RNA (ribonucleic acid) is the other nucleic acid found in the nucleus and cytoplasm of cells. RNA plays an important role in protein synthesis and other chemical activities of the cell. Its structure is similar to that of DNA, although RNA is single stranded. Also, the base uracil replaces thymine in RNA. Genetic information is stored by DNA involving particular sequences of nucleotides in the nucleus of cells, and RNA carries that coded information to other parts of the cell, where it is converted into proteins.

The total of the proteins produced from all the genes of a genome in a cell is called the proteome, which changes from instant to instant in response to thousands of intra- and extracellular chemical signals. Protein chemistry and behavior are specified by gene sequences and by the number and kinds of other proteins simultaneously synthesized in the same cell, and by those interrelatioships.
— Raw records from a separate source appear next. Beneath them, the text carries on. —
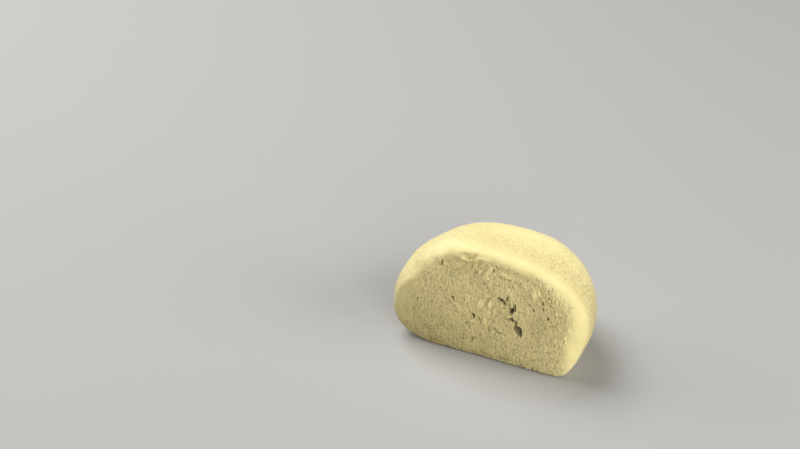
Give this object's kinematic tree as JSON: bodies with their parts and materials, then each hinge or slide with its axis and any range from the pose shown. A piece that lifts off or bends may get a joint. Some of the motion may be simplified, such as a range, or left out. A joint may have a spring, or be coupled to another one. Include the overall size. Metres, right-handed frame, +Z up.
{
  "type": "mochi",
  "caption": "Half of a round filled mochi, cut straight down and standing on its flat base: a soft dough skin with a rounded rim round a porous filling.",
  "frame": {"origin": "middle of the base of the bounding box, on the surface that the half stands on", "axes": "+X towards the right-hand end of the cut face, +Y from the cut face into the piece, +Z up"},
  "size_m": [0.0522, 0.0328, 0.0302],
  "materials": {
    "dough": "soft pale yellow rice dough, faintly dusted with starch",
    "filling": "matt pale yellow filling, finely porous where it is cut"
  },
  "bodies": {
    "root": {"mochi_skin": "dough", "mochi_filling": "filling"}
  },
  "joints": []
}
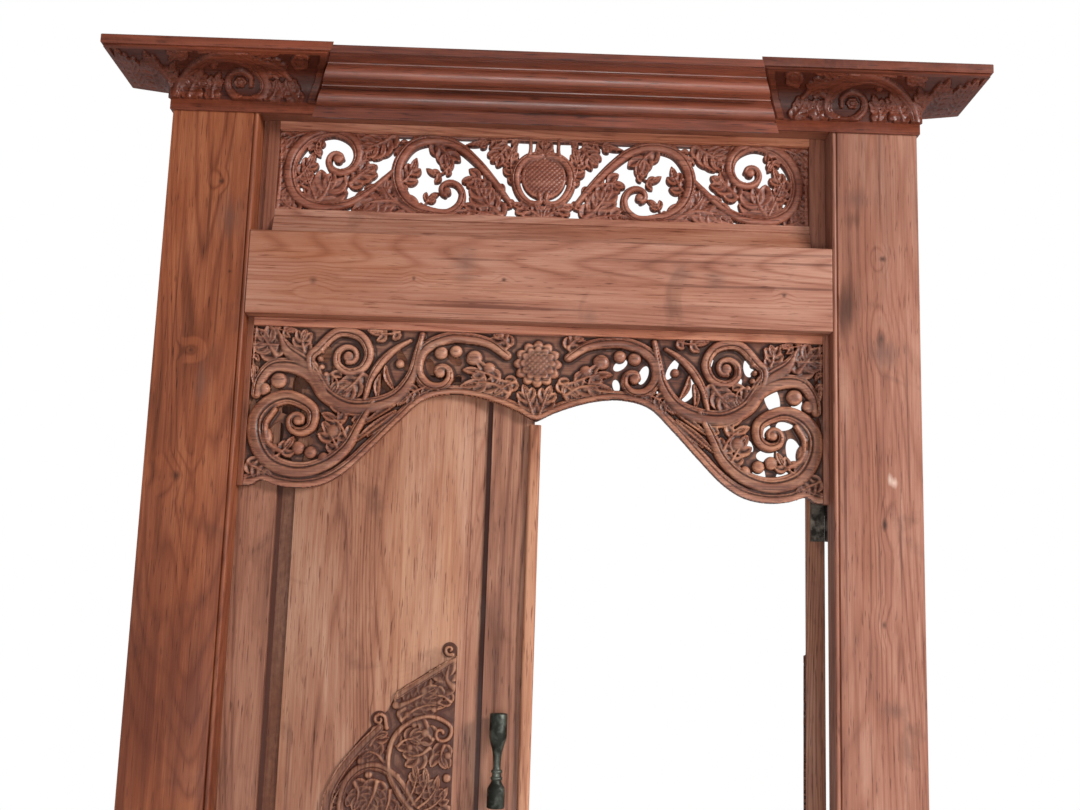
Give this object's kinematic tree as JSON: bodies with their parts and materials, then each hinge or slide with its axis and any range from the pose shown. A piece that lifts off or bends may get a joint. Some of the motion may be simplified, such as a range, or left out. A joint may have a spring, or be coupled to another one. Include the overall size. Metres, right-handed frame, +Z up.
{
  "type": "carved temple door",
  "caption": "Carved double-leaf door in a timber frame with a pierced transom light, a scalloped spandrel and a moulded cornice; one leaf stands open.",
  "frame": {"origin": "on the floor in the middle of the doorway, in the plane of the posts' front faces", "axes": "+Y into the building, +X to the right as seen from the street, +Z up"},
  "size_m": [1.876, 0.8669, 2.571],
  "materials": {
    "frame_teak": "satin, worn varnish",
    "orange_teak": "satin, worn varnish",
    "leaf_teak": "satin, worn varnish",
    "panel_teak": "satin, worn varnish",
    "carved_teak": "satin, darkened in the recesses",
    "dark_teak": "satin, dark stain",
    "handle_iron": "dark, semi-gloss",
    "hinge_steel": "dull"
  },
  "bodies": {
    "frame": {"cornice_left_end": "dark_teak", "cornice_moulding": "dark_teak", "cornice_right_end": "dark_teak", "head_beam": "frame_teak", "left_hinge_1_frame_plate": "hinge_steel", "left_hinge_2_frame_plate": "hinge_steel", "left_hinge_3_frame_plate": "hinge_steel", "left_hinge_pins": "hinge_steel", "left_post": "orange_teak", "lintel": "frame_teak", "right_hinge_1_frame_plate": "hinge_steel", "right_hinge_2_frame_plate": "hinge_steel", "right_hinge_3_frame_plate": "hinge_steel", "right_hinge_pins": "hinge_steel", "right_post": "frame_teak", "spandrel_carving": "carved_teak", "spandrel_left_band": "frame_teak", "spandrel_right_band": "frame_teak", "spandrel_top_band": "frame_teak", "transom_bottom_rail": "frame_teak", "transom_carving": "carved_teak", "transom_left_stile": "frame_teak", "transom_right_stile": "frame_teak", "transom_top_rail": "frame_teak"},
    "left_leaf": {"left_bottom_rail": "leaf_teak", "left_cover_bead": "leaf_teak", "left_handle": "handle_iron", "left_handle_nuts": "handle_iron", "left_handle_studs": "handle_iron", "left_hanging_stile": "leaf_teak", "left_hinge_1_leaf_plate": "hinge_steel", "left_hinge_2_leaf_plate": "hinge_steel", "left_hinge_3_leaf_plate": "hinge_steel", "left_meeting_stile": "leaf_teak", "left_panel": "panel_teak", "left_top_rail": "leaf_teak"},
    "right_leaf": {"right_bottom_rail": "leaf_teak", "right_hanging_stile": "leaf_teak", "right_hinge_1_leaf_plate": "hinge_steel", "right_hinge_2_leaf_plate": "hinge_steel", "right_hinge_3_leaf_plate": "hinge_steel", "right_meeting_stile": "leaf_teak", "right_panel": "panel_teak", "right_top_rail": "leaf_teak"}
  },
  "joints": [
    {"name": "left_leaf_swing", "type": "hinge", "parent": "frame", "child": "left_leaf", "pos_m": [-0.6355, 0.11, 0], "axis": [0, 0, 1], "range_deg": [0, 110]},
    {"name": "right_leaf_swing", "type": "hinge", "parent": "frame", "child": "right_leaf", "pos_m": [0.6355, 0.11, 0], "axis": [0, 0, 1], "range_deg": [-8, 102]}
  ]
}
The “central dogma of molecular biology” is the principal statement of the molecular basis of gene action. Genetic information is stored in and transmitted as DNA. Genes are expressed by being copied (transcription) as RNA, which is processed into mRNA (messenger RNA). The information in mRNA is translated (translation) into a protein sequence using a genetic code to interpret a sequential triplet of nucleotides (codons) as instructions to add one of 20 amino acids or to stop translation. More simply put, DNA carries the genetic information that is transcribed to RNA and subsequently translated to protein.


The Human Genome

The human genome was sequenced in 2003. Following are a few interesting highlights from the first Department of Energy publications analyzing the sequence:

  • The human genome contains 3 billion chemical nucleotide bases (A, C, T, and G).
  • The average gene consists of 3,000 bases, but sizes vary greatly, with the largest known human gene being dystrophin at 2.4 million bases.
  • The total number of genes is estimated at 30,000 to 35,000.
  • The functions are unknown for more than 50% of discovered genes.
  • The human genome sequence is almost (99.9%) exactly the same in all people.
  • About 2% of the genome encodes instructions for the synthesis of proteins.
  • Repeat sequences that do not code for proteins (“junk DNA”) make up at least 50% of the human genome.
  • Repeat sequences are thought to have no direct functions, but they shed light on chromosome structure and dynamics. Over time, these repeats reshape the genome by rearranging it, thereby creating entirely new genes or modifying and reshuffling existing genes.
  • The human genome has a much greater portion (50%) of repeat sequences than the mustard weed (11%), the worm (7%), and the fly (3%).
  • During the past 50 million years, a dramatic decrease seems to have occurred in the rate of accumulation of repeats in the human genome.
  • Over 40% of the predicted human proteins share similarity with fruit-fly or worm proteins.
  • Genes appear to be concentrated in random areas along the genome, with vast expanses of noncoding DNA between.
  • Chromosome 1 (the largest human chromosome) has the most genes (2,968), and the Y chromosome has the fewest (231).
  • Genes have been pinpointed and particular sequences in those genes associated with numerous diseases and disorders including breast cancer, muscle disease, deafness, and blindness.
  • Scientists have identified about 3 million locations where single-base DNA differences occur in people. This information promises to revolutionize the process of finding DNA sequences associated with such common diseases as cardiovascular disease, diabetes, arthritis, and cancers.